▶ _Problem details_
Output the records exactly. Include every line.

[JSON records of objects]
━━━━━━━━━━━━━━━━

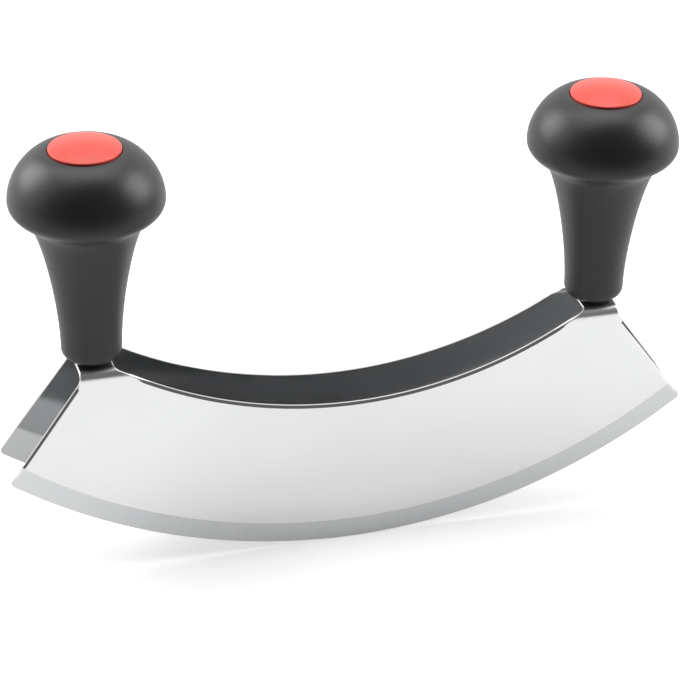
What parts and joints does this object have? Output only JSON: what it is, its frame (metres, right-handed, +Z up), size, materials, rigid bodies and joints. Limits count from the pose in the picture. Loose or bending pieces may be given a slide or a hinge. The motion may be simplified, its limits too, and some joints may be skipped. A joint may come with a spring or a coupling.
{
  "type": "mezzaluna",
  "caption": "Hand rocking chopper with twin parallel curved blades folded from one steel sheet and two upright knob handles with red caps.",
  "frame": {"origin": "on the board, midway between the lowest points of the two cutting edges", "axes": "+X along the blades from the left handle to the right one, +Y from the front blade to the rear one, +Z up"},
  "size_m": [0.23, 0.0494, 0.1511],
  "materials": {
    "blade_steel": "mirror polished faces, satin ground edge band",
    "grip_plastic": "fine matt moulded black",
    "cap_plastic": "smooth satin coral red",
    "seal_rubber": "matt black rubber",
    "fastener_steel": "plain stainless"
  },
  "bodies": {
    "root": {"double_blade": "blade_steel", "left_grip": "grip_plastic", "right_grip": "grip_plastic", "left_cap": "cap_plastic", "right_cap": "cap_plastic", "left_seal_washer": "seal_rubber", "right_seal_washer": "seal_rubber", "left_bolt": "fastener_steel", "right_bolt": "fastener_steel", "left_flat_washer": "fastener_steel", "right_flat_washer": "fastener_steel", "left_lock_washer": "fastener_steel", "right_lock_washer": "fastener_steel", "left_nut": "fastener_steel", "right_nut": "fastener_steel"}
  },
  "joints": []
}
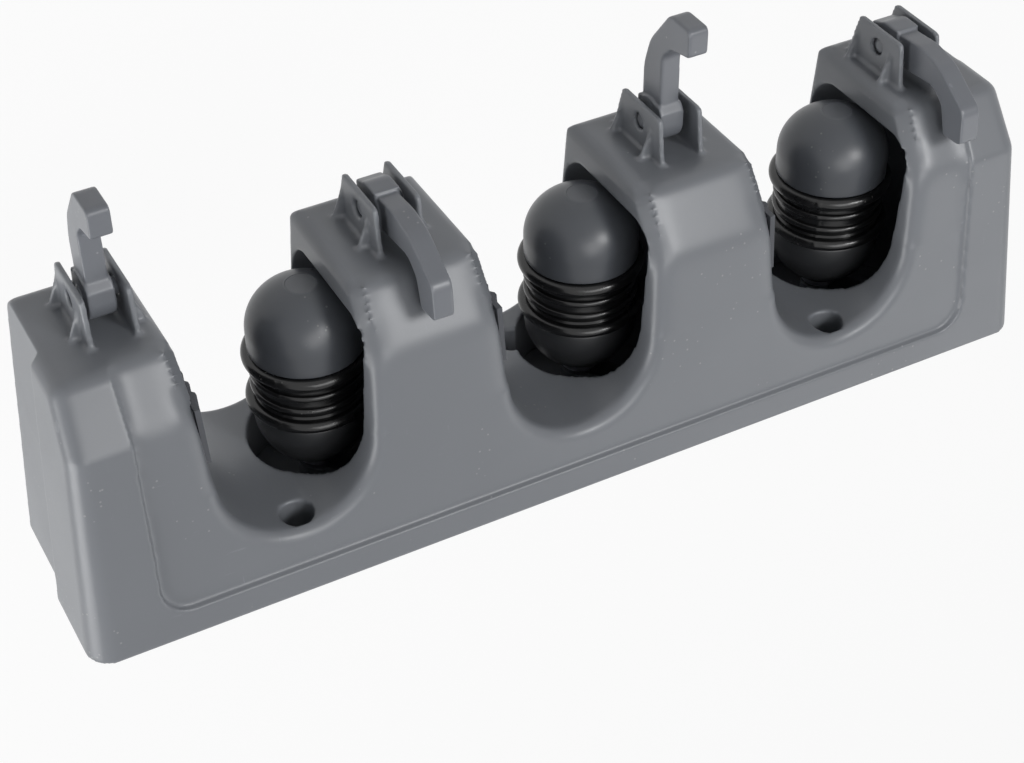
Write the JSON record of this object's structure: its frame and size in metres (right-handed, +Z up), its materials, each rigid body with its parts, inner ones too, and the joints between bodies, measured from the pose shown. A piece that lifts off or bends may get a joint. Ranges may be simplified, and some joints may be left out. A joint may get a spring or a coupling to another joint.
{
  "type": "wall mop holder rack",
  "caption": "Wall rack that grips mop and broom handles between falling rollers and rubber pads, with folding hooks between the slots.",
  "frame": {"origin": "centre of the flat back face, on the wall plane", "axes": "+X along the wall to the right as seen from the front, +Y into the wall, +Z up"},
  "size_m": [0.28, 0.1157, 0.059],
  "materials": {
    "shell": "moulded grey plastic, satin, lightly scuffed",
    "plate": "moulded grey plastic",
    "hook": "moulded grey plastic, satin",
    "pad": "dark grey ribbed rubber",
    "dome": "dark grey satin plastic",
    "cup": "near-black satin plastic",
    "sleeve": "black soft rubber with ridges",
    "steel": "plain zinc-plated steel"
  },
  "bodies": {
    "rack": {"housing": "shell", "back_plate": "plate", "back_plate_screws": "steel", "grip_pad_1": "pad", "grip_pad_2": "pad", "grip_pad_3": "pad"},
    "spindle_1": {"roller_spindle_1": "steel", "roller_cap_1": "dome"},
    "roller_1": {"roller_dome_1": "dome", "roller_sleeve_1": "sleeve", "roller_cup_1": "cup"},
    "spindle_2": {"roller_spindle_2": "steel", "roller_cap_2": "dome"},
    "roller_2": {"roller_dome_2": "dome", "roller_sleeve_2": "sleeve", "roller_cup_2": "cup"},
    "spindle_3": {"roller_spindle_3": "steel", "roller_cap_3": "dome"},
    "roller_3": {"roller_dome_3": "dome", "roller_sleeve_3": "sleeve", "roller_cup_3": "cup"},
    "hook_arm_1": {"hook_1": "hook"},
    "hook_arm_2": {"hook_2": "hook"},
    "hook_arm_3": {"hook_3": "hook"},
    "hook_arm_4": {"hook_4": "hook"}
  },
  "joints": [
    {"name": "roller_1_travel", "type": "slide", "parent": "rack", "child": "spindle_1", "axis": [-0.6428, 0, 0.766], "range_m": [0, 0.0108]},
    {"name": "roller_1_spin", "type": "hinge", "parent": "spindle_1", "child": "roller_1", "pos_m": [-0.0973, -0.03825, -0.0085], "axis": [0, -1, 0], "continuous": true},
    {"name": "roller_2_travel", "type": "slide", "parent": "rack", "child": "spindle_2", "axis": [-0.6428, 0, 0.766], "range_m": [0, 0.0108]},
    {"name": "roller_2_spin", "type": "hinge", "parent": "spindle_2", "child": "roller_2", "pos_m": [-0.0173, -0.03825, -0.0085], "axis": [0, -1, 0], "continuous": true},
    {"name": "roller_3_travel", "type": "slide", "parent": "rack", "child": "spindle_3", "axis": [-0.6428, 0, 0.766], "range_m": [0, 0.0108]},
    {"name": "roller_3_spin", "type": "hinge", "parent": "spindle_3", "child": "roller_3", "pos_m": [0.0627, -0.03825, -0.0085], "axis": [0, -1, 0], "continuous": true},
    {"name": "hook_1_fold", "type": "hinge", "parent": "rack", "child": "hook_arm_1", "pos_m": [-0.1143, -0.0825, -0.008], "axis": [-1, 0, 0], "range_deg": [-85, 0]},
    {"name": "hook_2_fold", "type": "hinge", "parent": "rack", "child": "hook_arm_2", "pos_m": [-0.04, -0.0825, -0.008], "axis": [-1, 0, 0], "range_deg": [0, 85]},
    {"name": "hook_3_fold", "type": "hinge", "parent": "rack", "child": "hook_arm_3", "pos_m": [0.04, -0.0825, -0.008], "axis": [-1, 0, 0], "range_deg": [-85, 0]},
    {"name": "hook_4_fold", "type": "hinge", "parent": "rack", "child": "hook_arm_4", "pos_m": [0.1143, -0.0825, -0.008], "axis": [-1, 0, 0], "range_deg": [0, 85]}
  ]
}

━━━━━━━━━━━━━━━━

▶ _Solution_
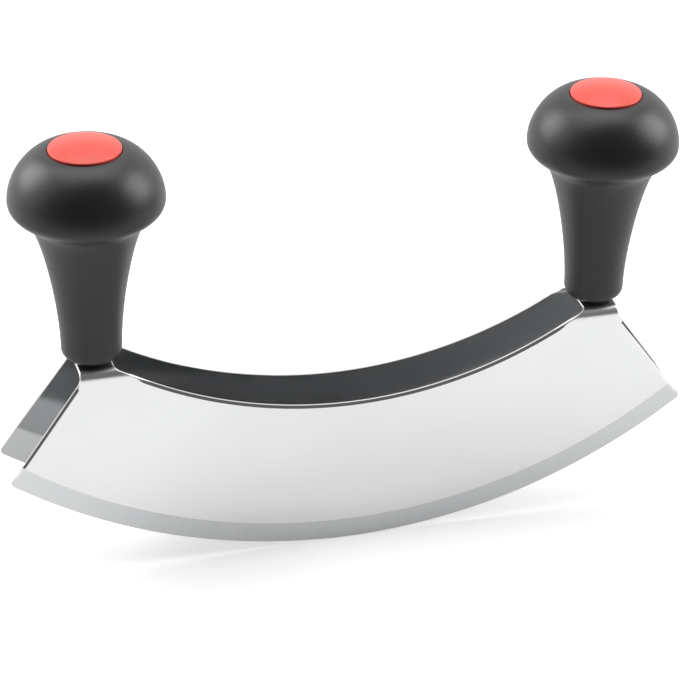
What parts and joints does this object have? Output only JSON: what it is, its frame (metres, right-handed, +Z up), size, materials, rigid bodies and joints. Limits count from the pose in the picture. Loose or bending pieces may be given a slide or a hinge. The motion may be simplified, its limits too, and some joints may be skipped. A joint may come with a spring or a coupling.
{
  "type": "mezzaluna",
  "caption": "Hand rocking chopper with twin parallel curved blades folded from one steel sheet and two upright knob handles with red caps.",
  "frame": {"origin": "on the board, midway between the lowest points of the two cutting edges", "axes": "+X along the blades from the left handle to the right one, +Y from the front blade to the rear one, +Z up"},
  "size_m": [0.23, 0.0494, 0.1511],
  "materials": {
    "blade_steel": "mirror polished faces, satin ground edge band",
    "grip_plastic": "fine matt moulded black",
    "cap_plastic": "smooth satin coral red",
    "seal_rubber": "matt black rubber",
    "fastener_steel": "plain stainless"
  },
  "bodies": {
    "root": {"double_blade": "blade_steel", "left_grip": "grip_plastic", "right_grip": "grip_plastic", "left_cap": "cap_plastic", "right_cap": "cap_plastic", "left_seal_washer": "seal_rubber", "right_seal_washer": "seal_rubber", "left_bolt": "fastener_steel", "right_bolt": "fastener_steel", "left_flat_washer": "fastener_steel", "right_flat_washer": "fastener_steel", "left_lock_washer": "fastener_steel", "right_lock_washer": "fastener_steel", "left_nut": "fastener_steel", "right_nut": "fastener_steel"}
  },
  "joints": []
}
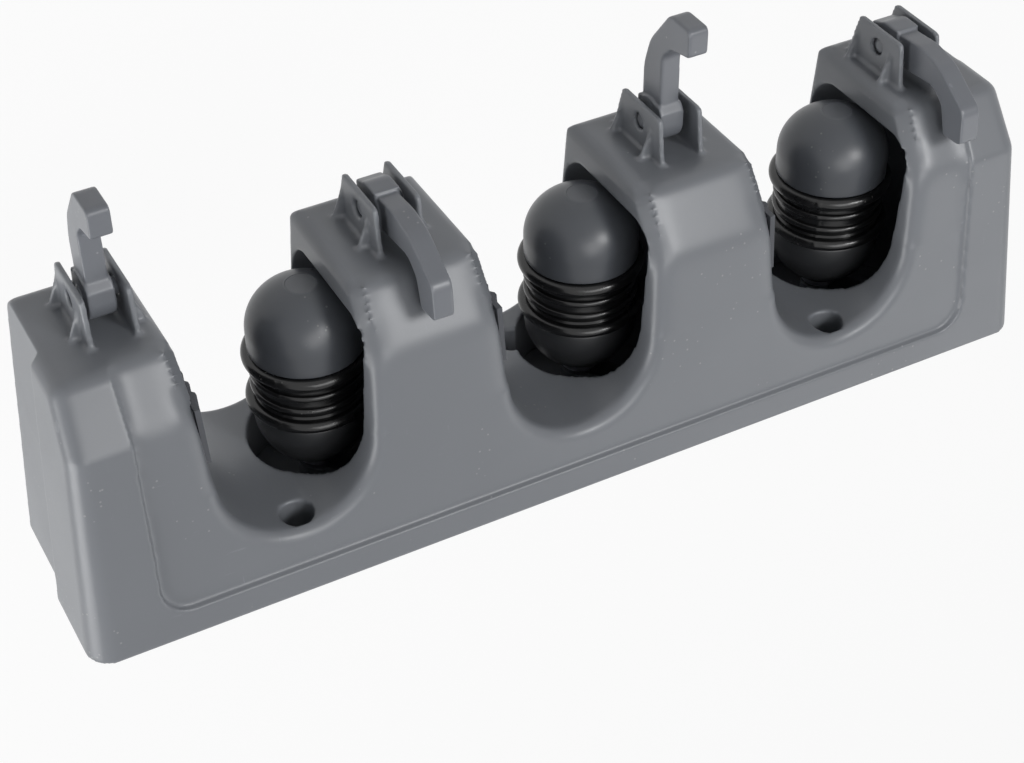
Write the JSON record of this object's structure: its frame and size in metres (right-handed, +Z up), its materials, each rigid body with its parts, inner ones too, and the joints between bodies, measured from the pose shown. A piece that lifts off or bends may get a joint. Ranges may be simplified, and some joints may be left out. A joint may get a spring or a coupling to another joint.
{
  "type": "wall mop holder rack",
  "caption": "Wall rack that grips mop and broom handles between falling rollers and rubber pads, with folding hooks between the slots.",
  "frame": {"origin": "centre of the flat back face, on the wall plane", "axes": "+X along the wall to the right as seen from the front, +Y into the wall, +Z up"},
  "size_m": [0.28, 0.1157, 0.059],
  "materials": {
    "shell": "moulded grey plastic, satin, lightly scuffed",
    "plate": "moulded grey plastic",
    "hook": "moulded grey plastic, satin",
    "pad": "dark grey ribbed rubber",
    "dome": "dark grey satin plastic",
    "cup": "near-black satin plastic",
    "sleeve": "black soft rubber with ridges",
    "steel": "plain zinc-plated steel"
  },
  "bodies": {
    "rack": {"housing": "shell", "back_plate": "plate", "back_plate_screws": "steel", "grip_pad_1": "pad", "grip_pad_2": "pad", "grip_pad_3": "pad"},
    "spindle_1": {"roller_spindle_1": "steel", "roller_cap_1": "dome"},
    "roller_1": {"roller_dome_1": "dome", "roller_sleeve_1": "sleeve", "roller_cup_1": "cup"},
    "spindle_2": {"roller_spindle_2": "steel", "roller_cap_2": "dome"},
    "roller_2": {"roller_dome_2": "dome", "roller_sleeve_2": "sleeve", "roller_cup_2": "cup"},
    "spindle_3": {"roller_spindle_3": "steel", "roller_cap_3": "dome"},
    "roller_3": {"roller_dome_3": "dome", "roller_sleeve_3": "sleeve", "roller_cup_3": "cup"},
    "hook_arm_1": {"hook_1": "hook"},
    "hook_arm_2": {"hook_2": "hook"},
    "hook_arm_3": {"hook_3": "hook"},
    "hook_arm_4": {"hook_4": "hook"}
  },
  "joints": [
    {"name": "roller_1_travel", "type": "slide", "parent": "rack", "child": "spindle_1", "axis": [-0.6428, 0, 0.766], "range_m": [0, 0.0108]},
    {"name": "roller_1_spin", "type": "hinge", "parent": "spindle_1", "child": "roller_1", "pos_m": [-0.0973, -0.03825, -0.0085], "axis": [0, -1, 0], "continuous": true},
    {"name": "roller_2_travel", "type": "slide", "parent": "rack", "child": "spindle_2", "axis": [-0.6428, 0, 0.766], "range_m": [0, 0.0108]},
    {"name": "roller_2_spin", "type": "hinge", "parent": "spindle_2", "child": "roller_2", "pos_m": [-0.0173, -0.03825, -0.0085], "axis": [0, -1, 0], "continuous": true},
    {"name": "roller_3_travel", "type": "slide", "parent": "rack", "child": "spindle_3", "axis": [-0.6428, 0, 0.766], "range_m": [0, 0.0108]},
    {"name": "roller_3_spin", "type": "hinge", "parent": "spindle_3", "child": "roller_3", "pos_m": [0.0627, -0.03825, -0.0085], "axis": [0, -1, 0], "continuous": true},
    {"name": "hook_1_fold", "type": "hinge", "parent": "rack", "child": "hook_arm_1", "pos_m": [-0.1143, -0.0825, -0.008], "axis": [-1, 0, 0], "range_deg": [-85, 0]},
    {"name": "hook_2_fold", "type": "hinge", "parent": "rack", "child": "hook_arm_2", "pos_m": [-0.04, -0.0825, -0.008], "axis": [-1, 0, 0], "range_deg": [0, 85]},
    {"name": "hook_3_fold", "type": "hinge", "parent": "rack", "child": "hook_arm_3", "pos_m": [0.04, -0.0825, -0.008], "axis": [-1, 0, 0], "range_deg": [-85, 0]},
    {"name": "hook_4_fold", "type": "hinge", "parent": "rack", "child": "hook_arm_4", "pos_m": [0.1143, -0.0825, -0.008], "axis": [-1, 0, 0], "range_deg": [0, 85]}
  ]
}